Dunkin’ Donuts has plans to open 15 locations across the state.

Dunkin’ Donuts

Opened: July 26
Where: 8270 Ualena St.
Phone: 839-7505
Hours: 5 a.m. – 9 p.m. daily

America’s favorite coffee and donut chain is back in Hawaii and like many locals, I’m happy to see them. Whether you grew up on Dunkin’ or you’re just a fan of the coffee, there’s no denying that bringing a box of Dunkin’ Donuts or Munchkins to work earns you choke brownie (or donut?) points. I’m partial to the semi-exclusive guava-filled donuts, which are only available in Hawaii and Latin America locations. A dozen simple donuts will set you back $10.99.

With lines going around the block for the first Hawaii location in the airport industrial area, westside residents might want to wait until a second store (and drive-through) open later this summer at Kapolei Commons. Thirteen more Hawaii locations have yet to be announced but will be at or near Aloha Petroleum-owned gas stations.



MoDo Hawaii at Mitsuwa Marketplace

Opened: July 27
Where: 2330 Kalakaua Ave. #250
Phone: 799-7678
Hours: 7 a.m. – 10 p.m. daily

MoDo, which I assume is short for “mochi donut,” is the newest kid on the donut block and can be found in the back of Mitsuwa Marketplace on the second floor of the International Market Place. From the same family as Watanabe Bakery, it soft-opened on July 27 and has been teasing followers with images of pon-de-ring donuts draped with thick glazes. MoDo doesn’t just dabble in sugary glazes, oh no. They’re going all out with a rainbow of Japanese flavors like kurogoma (black sesame) and hojicha roasted tea. Other flavors include strawberry and chocolate.
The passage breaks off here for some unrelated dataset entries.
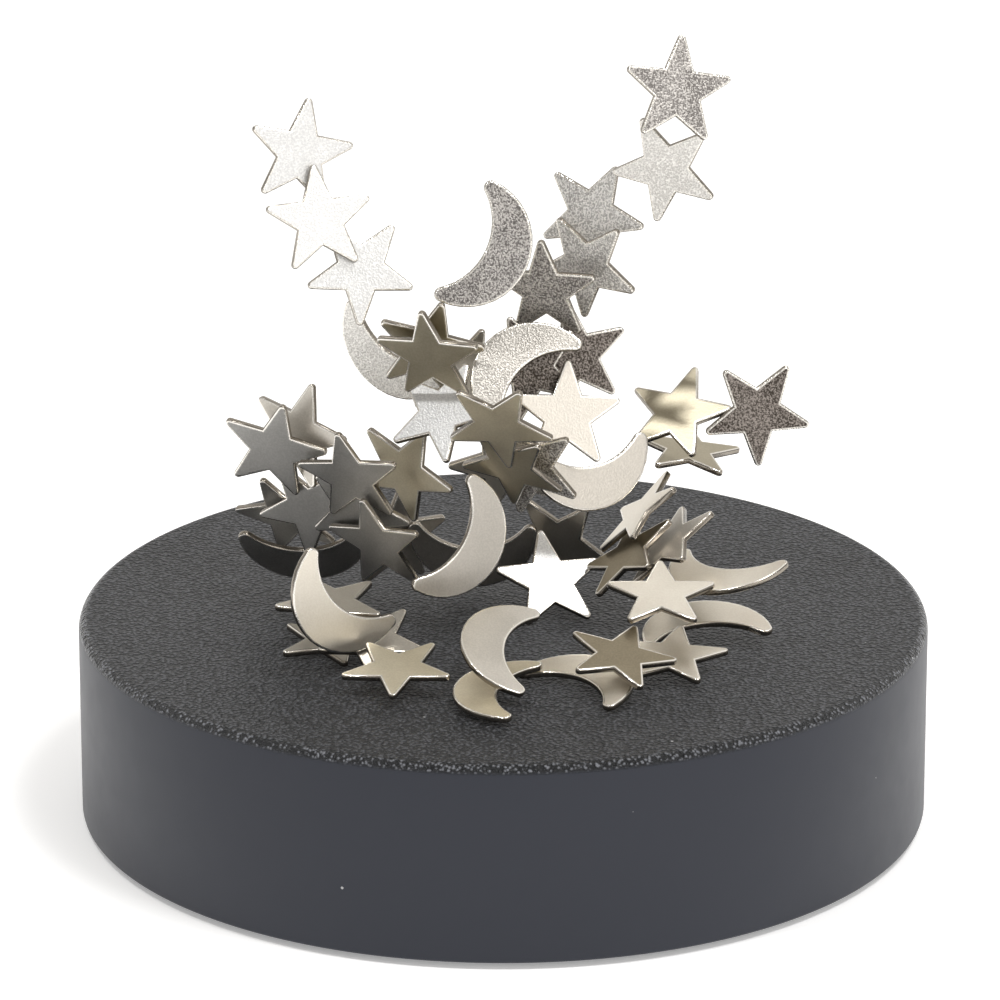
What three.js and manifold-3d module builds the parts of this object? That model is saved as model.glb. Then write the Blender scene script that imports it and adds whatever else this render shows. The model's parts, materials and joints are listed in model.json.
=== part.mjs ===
// Magnetic desk sculpture: small pressed-steel stars and crescents that cling in a loose pile to a
// round plastic base with a magnet under its top.
// Millimetres, +Z up, the front towards -Y. The origin is the centre of the underside.
import * as THREE from "three";
import { mergeVertices } from "three/addons/utils/BufferGeometryUtils.js";
import Module from "manifold-3d";

const wasm = await Module();
wasm.setup();

// Base
const BASE_RADIUS = 41.25;
const BASE_HEIGHT = 20.2;
const RIM_ROUND = 1.1;
const WALL = 2.2;
const FIT = 0.3; // clearance between neighbouring pieces of the base
const PAD_THICK = 1;
const PAD_INSET = 3.5; // pad edge to the outside of the base
const COVER_THICK = 1.8;
const SKIRT_FOOT = 0.6; // height of the shell's lower edge, so that only the pad touches the desk
const MAGNET_RADIUS = 30;
const MAGNET_THICK = 8;
const COLLAR_THICK = 1.6; // ring under the top that keeps the magnet centred
const COLLAR_DEPTH = 4;
const POST_RADIUS = 6; // post on the cover that holds the magnet up
const ROUND_STEPS = 96;
const RIM_STEPS = 6;

// Loose pieces
const PLATE = 0.6;
const STAR_TIP = 5.35; // centre to the end of a tip
const STAR_NOTCH = 2.45; // centre to the bottom of a notch
const STAR_TIP_ROUND = 0.38;
const MOON_OUTER = 6.3;
const MOON_BITE = 6.43; // radius of the bite
const MOON_OFFSET = 4.44; // centre of the bite from the centre of the disc
const MOON_TIP_ROUND = 0.7;
const STAR_ARC_STEPS = 3; // three.js doubles this number for each arc of an outline
const MOON_ARC_STEPS = 9;
const CLING_GAP = 0.12; // kept between two plates that cling together
const SETTLE_STEP = 0.05;
const SETTLE_LIMIT = 9;
const REACH = 13; // plates whose centres are farther apart than this can't touch

// Colours of the nickel plating as it catches the room
const TONES = {
  pale: 0xdad6cf,
  cream: 0xd8c7ab,
  grey: 0xa9a49b,
  olive: 0x8d846f,
  brown: 0x5d4d3f,
  dark: 0x4b4945,
};

const sculpture = new THREE.Group();

function add(name, geometry, color, roughness, metalness) {
  const mesh = new THREE.Mesh(geometry, new THREE.MeshStandardMaterial({ color, roughness, metalness }));
  mesh.name = name;
  sculpture.add(mesh);
  return mesh;
}

// Turned pieces: a profile of [radius, height] corners, spun about Z.
function turned(profile) {
  const points = profile.map(([radius, height]) => new THREE.Vector2(radius, height));
  return new THREE.LatheGeometry(points, ROUND_STEPS).rotateX(Math.PI / 2);
}

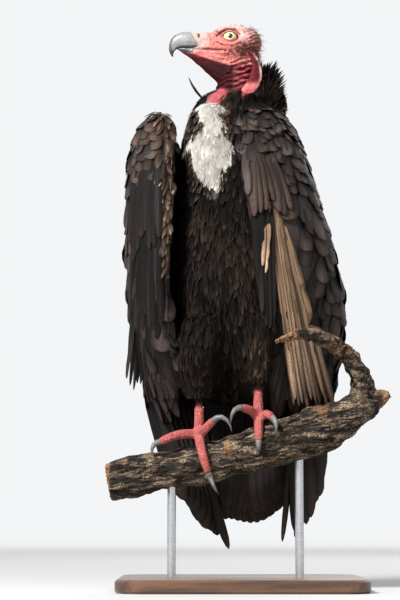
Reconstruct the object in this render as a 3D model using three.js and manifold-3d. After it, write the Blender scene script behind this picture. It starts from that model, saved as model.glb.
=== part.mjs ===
// A life-size red-headed vulture gripping a cut length of dead branch, on a plain display stand.
// Millimetres, +Z up. The chest faces -Y, turned towards -X, and the head looks along -X. "Left" and
// "right" are the bird's own, so its left side lies towards +X.
import * as THREE from "three";
import { mergeVertices } from "three/addons/utils/BufferGeometryUtils.js";
import Module from "manifold-3d";

const wasm = await Module();
wasm.setup();

// ---------------------------------------------------------------- driving dimensions

// Clear space left between two pieces that meet, and the finest detail kept where one is cut.
const FINE = { gap: 0.8, detail: 0.25 };
const BROAD = { gap: 1.9, detail: 0.7 };
const TOUCH = { gap: 0.3, detail: 0.08 };
const BODY_TURN = 25; // degrees that the trunk is turned from -Y towards -X
const PERCH_RADIUS = 27;
const PERCH_SLOPE = 0.31; // rise of the branch for each millimetre along +X
const PERCH_HEIGHT = 185; // middle of the branch above the floor, at X = 0
const PERCH_BEND = { from: -30, slope: 0.12 }; // how much flatter the branch lies towards its low end
const BASE = { length: 340, width: 290, thick: 18, corner: 36, bevel: 3, at: [12, 24] };
const ROD = { radius: 6, depth: 16, at: [-84, 92] };
const HEAD_AT = [-2.7, -25, 769]; // the point midway between the eyes
const EYE = { radius: 11, out: 13.6 };

const COLOUR = {
  plumage: 0x2b211c,
  quill: 0x3d3029,
  down: 0xe9e4da,
  skin: 0xc8584f,
  leg: 0xd9837b,
  horn: 0x6f6c68,
  cere: 0xe0a89a,
  eye: 0xf2e3a0,
  bark: 0x5a4a3c,
  wood: 0x4a3323,
  steel: 0x8d9094,
};

// ---------------------------------------------------------------- making solids

const vec = (p) => new THREE.Vector3(...p);
const UP = vec([0, 0, 1]);

// The part's frame for one level slice of the trunk: the bird's left and its forward direction.
const turn = THREE.MathUtils.degToRad(BODY_TURN);
const BIRD_LEFT = vec([Math.cos(turn), -Math.sin(turn), 0]);
const BIRD_FORWARD = vec([-Math.sin(turn), -Math.cos(turn), 0]);

// The middle line of the branch, and a place on its bark: the angle runs from the top, over the front.
const perchHeight = (x) => PERCH_HEIGHT + PERCH_SLOPE * x + PERCH_BEND.slope * Math.max(0, PERCH_BEND.from - x);
const grip = (x, angle, off) => {
  const turned = THREE.MathUtils.degToRad(angle);
  const reach = PERCH_RADIUS * 1.03 + off;
  return [x, -Math.sin(turned) * reach, perchHeight(x) + Math.cos(turned) * reach];
};

// A closed three.js geometry as a manifold-3d solid, turned outwards if it was inside out.
function solidOf(geometry, nearest = 1e-4) {
  const bare = geometry.clone();
  for (const name of ["normal", "uv"]) bare.deleteAttribute(name);
  const merged = mergeVertices(bare, nearest);
  const make = (triVerts) =>
    new wasm.Manifold(
      new wasm.Mesh({ numProp: 3, vertProperties: merged.attributes.position.array, triVerts }),
    );
  const made = make(new Uint32Array(merged.index.array));
  return made.volume() > 0 ? made : make(new Uint32Array(merged.index.array).reverse());
}

// A solid through closed rings of points, with a flat face on the first and last ring.
function skinned(rings) {
  const sides = rings[0].length;
  const index = [];
  for (let r = 0; r < rings.length - 1; r++)
    for (let s = 0; s < sides; s++) {
      const [a, b] = [r * sides + s, r * sides + ((s + 1) % sides)];
      index.push(a, b, a + sides, b, b + sides, a + sides);
    }
  for (const [r, forward] of [[0, false], [rings.length - 1, true]]) {
    const ring = rings[r];
    const normal = vec([0, 0, 0]);
    ring.forEach((p, i) => normal.add(p.clone().cross(ring[(i + 1) % sides])));
    const across = ring[1].clone().sub(ring[0]).cross(normal).normalize();
    const along = normal.clone().normalize().cross(across);
    const flat = ring.map((p) => new THREE.Vector2(p.dot(across), p.dot(along)));
    const flipped = THREE.ShapeUtils.isClockWise(flat);
    for (const [a, b, c] of THREE.ShapeUtils.triangulateShape(flat, [])) {
      const face = forward !== flipped ? [a, b, c] : [a, c, b];
      index.push(...face.map((k) => r * sides + k));
    }
  }
  const geometry = new THREE.BufferGeometry().setFromPoints(rings.flat()).setIndex(index);
  return solidOf(geometry);
}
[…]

I really like the nutty, salty-sweet flavor of the kurogoma donut — it’s reminiscent of black sesame ice cream — and the chewy texture reminds me of Japan’s Mister Donut pon-de-ring. Strawberry is creamy, not unlike a milkshake, and the sweetest option by far. Prices range $1.50 to $1.95 each, so they’re pricey but not more than the poi mochi donuts at Liliha Bakery.